Ook de grootste vakbond van Nederland voegt zich bij de juridische coalitie tegen het Systeem Risico Indicatie. Volgens FNV vicevoorzitter Kitty Jong past de inzet van SyRI in een bredere ‘golf van wantrouwen’ jegens kwetsbare burgers. “Wij vertegenwoordigen mensen die hier de meest verstrekkende gevolgen van ondervinden.”
“Onze overheid maakt dus gebruik van een geheim geautomatiseerd systeem dat risicoprofielen maakt. En dat al sinds 2008. Maar hoe het systeem precies werkt en wie er wordt geprofileerd is geheim, een hele schimmige en zorgelijke zaak en een grote inbreuk op de privacy van de burgers. Zowel de Raad van State als de Autoriteit Persoonsgegevens hebben zich meer dan kritisch uitgelaten over SyRI. Maar daar trekt de overheid zich niets van aan”, aldus het persbericht waarmee FNV vandaag haar aansluiting bij de coalitie wereldkundig maakte.
Vice-voorzitter van FNV Kitty Jong licht aan deze site toe dat er twee hoofdredenen zijn om mee te doen: “We zijn allereerst principieel tegen op deze manier gegevens verzamelen en gebruiken om risicoprofielen te maken. We vinden het onbegrijpelijk dat de Sleepwet zo veel kritische aandacht heeft gehad, maar dat SyRI gewoon is ingevoerd. Daarnaast vertegenwoordigen wij mensen in onze achterban die hier de meest verstrekkende gevolgen van gaan ondervinden.”
Bejegening
De inzet van SyRI past in een bredere trend waarbij wantrouwen tegenover burgers het uitgangspunt lijkt te zijn bij de overheid. FNV is begin dit jaar een campagne over bejegening gestart, waaruit onder meer het ‘boek van ongemak’ is voortgekomen, een zwartboek met ervaringen van bijstandsgerechtigden en ouderen die zich als crimineel voelen behandeld wanneer ze bij de overheid aankloppen.

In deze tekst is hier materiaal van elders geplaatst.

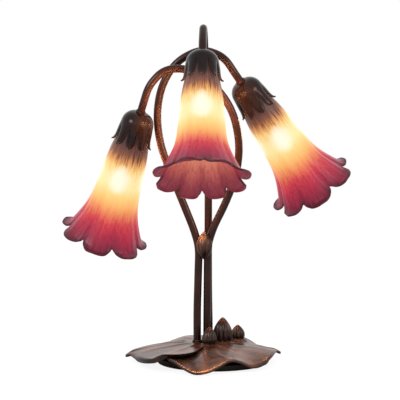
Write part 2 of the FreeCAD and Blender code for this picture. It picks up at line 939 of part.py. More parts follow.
# The rim, from the lower side of its notch round to the upper side: angle about the leaf's
# centre, reach, height of the upper face, and depth of the turned-down hem.
RIM = [
    (-119, 88, 18.0, 3.2),
    (-112, 93, 16.5, 3.2),
    (-104, 95, 9.5, 3.2),
    (-96, 97, 4.8, 3.0),
    (-87, 95, 6.5, 3.0),
    (-79, 91, 11.5, 3.2),
    (-70, 90, 17.5, 3.2),
    (-61, 89, 14.0, 3.2),
    (-52, 92, 8.0, 3.2),
    (-42, 93, 9.5, 3.4),
    (-31, 92, 15.5, 3.4),
    (-18, 89, 17.8, 3.4),
    (-6, 88, 16.0, 3.4),
    (0, 93, 12.5, 3.4),
    (6, 88, 14.5, 3.4),
    (20, 89, 10.5, 3.4),
    (38, 91, 9.0, 3.4),
    (51, 92, 15.5, 3.4),
    (62, 91, 20.0, 3.4),
    (76, 89, 15.5, 3.4),
    (90, 91, 17.5, 3.4),
    (104, 92, 17.5, 3.4),
    (116, 90, 13.5, 3.4),
    (129, 90, 7.5, 3.4),
    (143, 89, 7.5, 3.4),
    (156, 88, 10.0, 3.4),
    (168, 87, 12.5, 3.4),
    (176, 89, 12.5, 3.4),
    (181, 95, 9.0, 3.4),
    (186, 89, 11.5, 3.6),
    (196, 86, 12.0, 5.0),
    (206, 87, 12.5, 6.0),
    (218, 89, 13.5, 6.0),
    (228, 91, 16.0, 6.0),
    (234, 92, 20.0, 5.5),
    (238, 92, 22.5, 5.0),
]
ROWS_PER_RIM_POINT = 2
VEINS = 12
leaf_hub = Vector(mm("leaf_hub_x"), mm("leaf_hub_y"), 0)
boss_radius = cell("leaf_boss_radius")


def rim_row(position):
    """The rim's point and hem at a place along the table, by a smooth curve through its rows."""
    index = min(int(position), len(RIM) - 2)
    share = position - index
    rows = [RIM[min(max(index + step, 0), len(RIM) - 1)] for step in (-1, 0, 1, 2)]
    values = []
    for a, b, c, d in zip(*rows):
        bend = (2 * a - 5 * b + 4 * c - d) * share**2 + (3 * b - a - 3 * c + d) * share**3
        values.append(b + 0.5 * ((c - a) * share + bend))
    return values


def leaf_section(position, thin):
    """The closed section of the leaf from its boss to one point of the rim."""
    angle, reach, height, hem = rim_row(position)
    turn = math.radians(angle)
    rim = Vector(mm("leaf_center_x") + reach * math.cos(turn), reach * math.sin(turn), 0)
    way = rim - leaf_hub
    length = way.Length
    way.normalize()
    hub_height = mm("leaf_hub_height")
    thick = mm("leaf_thickness") * thin
    heading = math.atan2(way.y, way.x)
    vein = mm("leaf_vein_height") * math.cos(VEINS * heading)

    def upper(share):
        fall = share**4.2
        ridge = vein * math.sin(math.pi * min(share * 1.05, 1.0)) ** 0.7
        return hub_height + (height - hub_height) * fall + ridge

    inner = 15.0 / length
    shares = [inner, 0.32, 0.48, 0.62, 0.74, 0.85, 0.94]
    top = [(share * length, upper(share)) for share in shares]
    bottom = [(run, level - thick) for run, level in top]
    lip = [
        (length - 1.0, height + 0.2),
        (length + 0.6, height - 0.9),
        (length + 0.4, height - hem * thin),
        (length - 2.0 * thin, height - hem * thin),
        (length - 3.4 * thin, height - thick * 1.05),
    ]
    outline = top + lip + bottom[::-1]
    return [leaf_hub + way * run + Vector(0, 0, level) for run, level in outline]


steps = ROWS_PER_RIM_POINT * (len(RIM) - 1)
sections = [leaf_section(step / ROWS_PER_RIM_POINT, 1.0) for step in range(steps + 1)]
sections.insert(0, leaf_section(0, 0.45))
sections.append(leaf_section(len(RIM) - 1, 0.45))
blade_face = skin(sections, False).toShape()
end_edges = [edge for edge in blade_face.Edges if edge.isClosed() and len(edge.Vertexes) == 1]
ends = []
for edge in end_edges:
    flat = Part.Wire([edge])
    plane = flat.findPlane()
    if plane is not None:
        ends.append(Part.Face(flat))
blade = custom("leaf_blade", solid_of([blade_face] + ends))

BUDS = {
    "bud_large": (12.4, 33.0, "bud_radius", "bud_height"),
    "bud_front": (-4.2, 9.0, "small_bud_radius", "small_bud_height"),
    "bud_back": (31.6, 50.0, "rear_bud_radius", "rear_bud_height"),
}
boss = cylinder(
    "leaf_boss",
    boss_radius,
    cell("leaf_boss_height"),
    at(leaf_hub.x, leaf_hub.y, top_height.number),
)
pads = []
for name, (x, y, radius_name, _) in BUDS.items():
    pads.append(
        cylinder(
            f"{name}_pad",
            cell(radius_name) + 0.8,
            cell("leaf_boss_height") - 1.6,
            at(x, y, top_height.number + 1.6),
        )
    )
leaf_seats = boolean("Part::MultiFuse", "leaf_seats", boss, pads)
leaf_blank = boolean("Part::MultiFuse", "leaf_blank", blade, [leaf_seats])
leaf_drills = [
    cylinder(
        f"leaf_drill_{light}",
        hole,
        cell("leaf_boss_height") + 4.0,
        at(*FEET[light], top_height.number - 2.0),
    )
    for light in LIGHTS
]
leaf_tools = boolean("Part::MultiFuse", "leaf_tools", leaf_drills[0], leaf_drills[1:])
boolean("Part::Cut", "leaf_base", leaf_blank, [leaf_tools])


# ---------------------------------------------------------------- buds


# A bud's outline: share of its height and share of its radius.
BUD_OUTLINE = [
    (0.0, 0.94),
    (0.08, 0.99),
    (0.26, 1.05),
    (0.50, 0.95),
    (0.72, 0.66),
    (0.90, 0.36),
    (0.98, 0.14),
    (1.0, 0.03),
]
FLUTES = {"bud_large": 10, "bud_front": 8, "bud_back": 8}
POINTS_PER_FLUTE = 4
FLUTE_DEPTH = 0.07


def fluted_bud(radius, height, flutes):
    """A closed bud: scalloped sections that draw in to a point."""
    rings = []
    for level, share in BUD_OUTLINE:
        ring = []
        for step in range(POINTS_PER_FLUTE * flutes):
            turn = 2 * math.pi * step / (POINTS_PER_FLUTE * flutes)
            reach = radius * share * (1 - FLUTE_DEPTH * (1 - math.cos(flutes * turn)))
            ring.append(Vector(reach * math.cos(turn), reach * math.sin(turn), level * height))
        rings.append(ring)
    side = skin(rings, False).toShape()
    ends = [Part.Face(Part.Wire([edge])) for edge in side.Edges if edge.isClosed()]
    return solid_of([side] + ends)


for name, (x, y, radius_name, height_name) in BUDS.items():
    custom(name, fluted_bud(mm(radius_name), mm(height_name), FLUTES[name]), at(x, y, boss_top))

tie_height, tie_radius = cell("tie_bud_height"), cell("tie_bud_radius")
tie_arc = (tie_height.number**2 / 4 + tie_radius.number**2) / (2 * tie_radius.number)
TIE_PLACE = Vector(-10.4, 12.6, 140.2)
tie_blank = turned(
    "tie_bud_blank",
    [
        (0, tie_height * -0.5),
        (tie_radius, 0, tie_arc, 1),
        (0, tie_height * 0.5, tie_arc, 1),
    ],
    Placement(TIE_PLACE, Rotation()),
)
reliefs = [
    custom(f"tube_relief_{light}", swept(tube_corners(light), tube_radius.number + 0.15))
    for light in ("left", "right")
]
behind = doc.addObject("Part::Box", "tie_bud_back")
for edge in ("Length", "Width"):
    behind.setExpression(edge, "sizes.tie_bud_radius * 6")
behind.setExpression("Height", "sizes.tie_bud_height + 10")
behind_start = TIE_PLACE - Vector(3 * tie_radius.number, 0, tie_height.number / 2 + 5.0)
behind.Placement = at(behind_start.x, 17.5, behind_start.z)
tie_tools = boolean("Part::MultiFuse", "tie_tools", behind, reliefs)
boolean("Part::Cut", "tie_bud", tie_blank, [tie_tools])

# ---------------------------------------------------------------- wiring inside the tubes

wire_radius = mm("wire_radius")
block_spot = Vector(6.0, -14.0, plate_top.number)
block = doc.addObject("Part::Box", "terminal_block")
block.Label = "terminal_block"
block.setExpression("Length", "sizes.block_length")
block.setExpression("Width", "sizes.block_width")
block.setExpression("Height", "sizes.block_height")
block.Placement = Placement(block_spot, Rotation())
block_back = block_spot.y + mm("block_width")
wire_level = plate_top.number + wire_radius + mm("clearance")
# where along the block each wire is clamped, and how far it runs before and after it turns up
CLAMPS = {"right": 4.0, "left": 9.0, "center": 14.0}
WIRE_RUN = 8.0
WIRE_RISE = 6.0
for light in LIGHTS:
    top, way = LIGHTS[light]
    x, y = FEET[light]
    clamp = block_spot.x + CLAMPS[light]
    under_foot = [
        Vector(clamp, block_back, wire_level),
        Vector(clamp, block_back + WIRE_RUN, wire_level),
        Vector(x, y, wire_level),
        Vector(x, y, wire_level + WIRE_RISE),
    ]
    in_tube = tube_corners(light)[:-1]
    at_socket = top + way * (mm("socket_floor_depth") - mm("contact_sink") - 0.5)
    custom(f"stem_wire_{light}", swept(under_foot + in_tube + [at_socket], wire_radius))

group("neck_collars", neck_collars)
group("neck_nipples", neck_nipples)
group("foot_collars", foot_collars)
group("foot_nipples", foot_nipples)
group("foot_washers", foot_washers)
group("foot_nuts", foot_nuts)
group("base_screws", screws)

# ---------------------------------------------------------------- check and write

PER_LIGHT = [
    "stem",
    "calyx",
    "socket_body",
    "socket_shell",
    "socket_contact",
    "shade_ring",
    "shade_glass",
    "bulb_cap",
    "bulb_glass",
    "bulb_filament",
    "stem_wire",
]
NODES = [f"{piece}_{light}" for piece in PER_LIGHT for light in LIGHTS] + [
    "leaf_base",
    "foot_drum",
    "ballast_ring",
    "base_plate",
    "felt_pad",
    "base_screws",
    "cord_bushing",
    "terminal_block",
    "bud_large",
    "bud_front",
    "bud_back",
    "tie_bud",
    "neck_collars",
    "neck_nipples",
    "foot_collars",
    "foot_nipples",
    "foot_washers",
    "foot_nuts",
]

doc.recompute()
for item in doc.Objects:
    if "Invalid" in item.State or "Error" in item.State:
        raise RuntimeError(f"{item.Name} failed: {item.State}")

os.makedirs("parts", exist_ok=True)
for node in NODES:
    part = doc.getObject(node)
    shape = part.Shape
    if shape.isNull() or not shape.isValid() or not shape.Solids:
        raise RuntimeError(f"{node} has no valid solid")
    shape.exportStep(f"parts/{node}.step")
    box = shape.BoundBox
    extent = f"z {box.ZMin:.1f} to {box.ZMax:.1f}"
    print(f"{node:22} {len(shape.Solids)} solid(s) {shape.Volume:10.0f} mm3  {extent}")
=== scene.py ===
import json
import math

import bpy
from mathutils import Matrix, Vector, noise

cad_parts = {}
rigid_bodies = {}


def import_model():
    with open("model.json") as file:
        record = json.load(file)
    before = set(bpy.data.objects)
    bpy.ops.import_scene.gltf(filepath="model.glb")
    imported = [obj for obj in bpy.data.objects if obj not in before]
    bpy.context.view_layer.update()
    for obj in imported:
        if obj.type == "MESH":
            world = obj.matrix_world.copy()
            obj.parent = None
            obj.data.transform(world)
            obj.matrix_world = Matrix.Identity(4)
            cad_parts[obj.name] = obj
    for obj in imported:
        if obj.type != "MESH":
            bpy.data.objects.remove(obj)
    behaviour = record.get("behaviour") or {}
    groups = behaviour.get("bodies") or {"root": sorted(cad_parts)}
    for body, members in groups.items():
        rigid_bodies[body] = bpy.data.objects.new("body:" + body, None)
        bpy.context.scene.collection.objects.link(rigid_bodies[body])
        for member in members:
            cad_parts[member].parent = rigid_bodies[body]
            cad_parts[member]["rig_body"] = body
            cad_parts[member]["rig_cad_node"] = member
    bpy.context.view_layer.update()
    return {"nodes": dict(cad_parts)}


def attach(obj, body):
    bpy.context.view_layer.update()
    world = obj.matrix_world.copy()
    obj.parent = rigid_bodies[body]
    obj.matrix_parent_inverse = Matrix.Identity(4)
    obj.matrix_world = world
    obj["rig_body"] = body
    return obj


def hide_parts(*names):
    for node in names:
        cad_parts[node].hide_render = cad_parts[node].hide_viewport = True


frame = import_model()

# ---- Weighted foot ------------------------------------------------------------------------------
# A pressed drum in dark bronze paint stands under the leaf on a felt-faced steel plate. A cast ring
# screwed to the plate weighs it down, and a moulded bushing lines the way in for the cord.
MM = 0.001


class Wire:
    """A shader socket that does sums: each operator adds the Math node that it stands for."""

    def __init__(self, finish, socket):
        self.finish = finish
        self.socket = socket

    def maths(self, operation, *terms):
        settings = {"operation": operation}
        return self.finish.node("ShaderNodeMath", settings, dict(enumerate(terms)))

    def __add__(self, other):
        return self.maths("ADD", self, other)

    def __sub__(self, other):
        return self.maths("SUBTRACT", self, other)

    def __rsub__(self, other):
        return self.maths("SUBTRACT", other, self)

    def __mul__(self, other):
        return self.maths("MULTIPLY", self, other)

    def __truediv__(self, other):
        return self.maths("DIVIDE", self, other)

    __radd__ = __add__
    __rmul__ = __mul__

    def fade(self, low, high):
        """0 up to low and 1 from high on, eased between; high may be the lower of the two."""
        sockets = {"Value": self, "From Min": low, "From Max": high}
        return self.finish.node("ShaderNodeMapRange", {"interpolation_type": "SMOOTHSTEP"}, sockets)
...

Jong: “In toenemende mate zien wij een golf van wantrouwen uitgaan richting deze groepen. Iedere regel en wet die bedacht wordt lijkt opnieuw uit te gaan van wantrouwen.” Dit terwijl SyRI op haar beurt het wantrouwen van burgers jegens hun eigen overheid voedt. “De onbekendheid rondom SyRI is een groot probleem. Het draait achter de schermen, een burger weet niet of hij of zij te boek staat als risico en is niet in staat daartegen in verweer komen. In onze campagne over bejegening hebben wij een beter beeld gekregen van hoe erg het is gesteld met het wantrouwen vanuit de overheid. Met SyRI wordt dat alleen maar erger. Ook daarom vinden wij het zeer relevant om aan deze rechtszaak mee te doen.”
Onderzoek van de Universiteit Groningen wees eerder deze maand bovendien uit dat er geen aantoonbaar verband was tussen een repressieve aanpak en een betere naleving. Sterker nog, de harde aanpak werkt averechts. Door iedereen in de bijstand als potentiële fraudeur te behandelen, wordt de kloof met de sociale dienst vergroot en zullen burgers in de vrees voor sancties juist minder bereid zijn open te zijn tegenover de sociale dienst. Meer dan de helft van de ondervraagde bijstandsgerechtigden zegt het UWV of de sociale dienst te ervaren als een politieagent – slechts een kwart beschouwt deze instanties als begeleider.
Burgers niet in staat zich te verweren
Juist de groepen waarop SyRI zich in sterke mate richt, zijn onvoldoende in staat om zich tegen de onrechtvaardigheden van dit beleid te verweren. Dit is voor Jong eveneens een reden om als FNV hiervoor op te komen. “Het is extra pijnlijk dat de groep die hierdoor het meest geraakt wordt, voor het halen van hun recht afhankelijk is van sociale advocatuur die bijna is wegbezuinigd. Saillant daarbij is dat de meeste zaken waar sociale advocaten zich mee bezighouden, zich richten tegen de overheid die de regels op een onrechtmatige wijze toepast. Burgers zijn daardoor nauwelijks in staat om zich hiertegen te verdedigen. Natuurlijk richt SyRI zich ook op de grote oplichters, maar die vinden vaak weer allerlei manieren om zich er uit te werken; ze hebben meer kennis, meer geld en kunnen wel een advocaat betalen. Het feit dat juist deze groep, die zo afhankelijk is van de sociale advocatuur om haar recht te halen hierdoor geraakt wordt, is in onze ogen een zeer kwalijke, neerwaartse spiraal.”